- [Stated goal] Every line below is to be quoted exactly, with nothing added or dropped.

- [Given information]
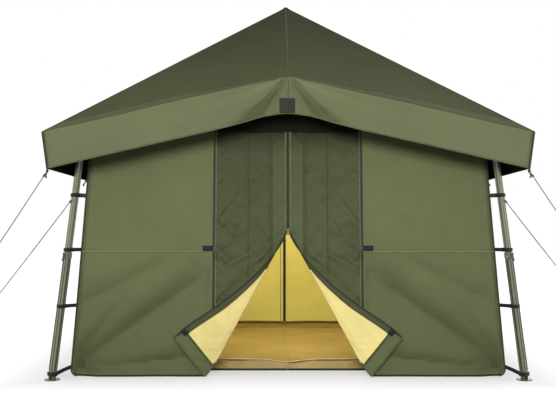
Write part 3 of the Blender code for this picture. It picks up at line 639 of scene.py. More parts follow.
def linked(name, data):
    """A new object in the scene."""
    obj = bpy.data.objects.new(name, data)
    bpy.context.scene.collection.objects.link(obj)
    return obj


def piece(name, bm, finishes, body, slot, replaces=(), squash=None):
    """An object at the origin from a bmesh, riding on a CAD body."""
    mesh = bpy.data.meshes.new(name)
    bm.to_mesh(mesh)
    bm.free()
    for made in finishes:
        mesh.materials.append(finish(made))
    mesh.shade_smooth()
    mesh.set_sharp_from_angle(angle=SHARP)
    obj = linked(name, mesh)
    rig.ride(obj, body)
    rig.slot(obj, slot)
    if replaces:
        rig.replaces(obj, *replaces)
    if squash:
        axis, keep = squash
        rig.squash(obj, FOLD, axis=axis, anchor=(0, 0, 1), keep=keep)
    return obj


def thicken(obj, depth=None, lining=True):
    """Gives a sheet the cloth's thickness, or another."""
    made = obj.modifiers.new("cloth", "SOLIDIFY")
    made.thickness = depth or sizes().cloth
    made.offset = -1
    made.use_even_offset = True
    made.material_offset = 1 if lining else 0
    return obj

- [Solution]
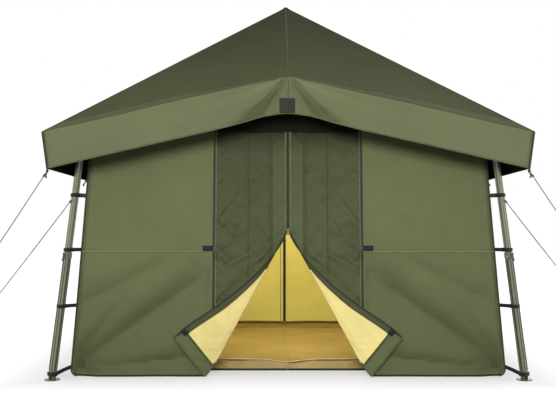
Write part 3 of the Blender code for this picture. It picks up at line 639 of scene.py. More parts follow.
def linked(name, data):
    """A new object in the scene."""
    obj = bpy.data.objects.new(name, data)
    bpy.context.scene.collection.objects.link(obj)
    return obj


def piece(name, bm, finishes, body, slot, replaces=(), squash=None):
    """An object at the origin from a bmesh, riding on a CAD body."""
    mesh = bpy.data.meshes.new(name)
    bm.to_mesh(mesh)
    bm.free()
    for made in finishes:
        mesh.materials.append(finish(made))
    mesh.shade_smooth()
    mesh.set_sharp_from_angle(angle=SHARP)
    obj = linked(name, mesh)
    rig.ride(obj, body)
    rig.slot(obj, slot)
    if replaces:
        rig.replaces(obj, *replaces)
    if squash:
        axis, keep = squash
        rig.squash(obj, FOLD, axis=axis, anchor=(0, 0, 1), keep=keep)
    return obj


def thicken(obj, depth=None, lining=True):
    """Gives a sheet the cloth's thickness, or another."""
    made = obj.modifiers.new("cloth", "SOLIDIFY")
    made.thickness = depth or sizes().cloth
    made.offset = -1
    made.use_even_offset = True
    made.material_offset = 1 if lining else 0
    return obj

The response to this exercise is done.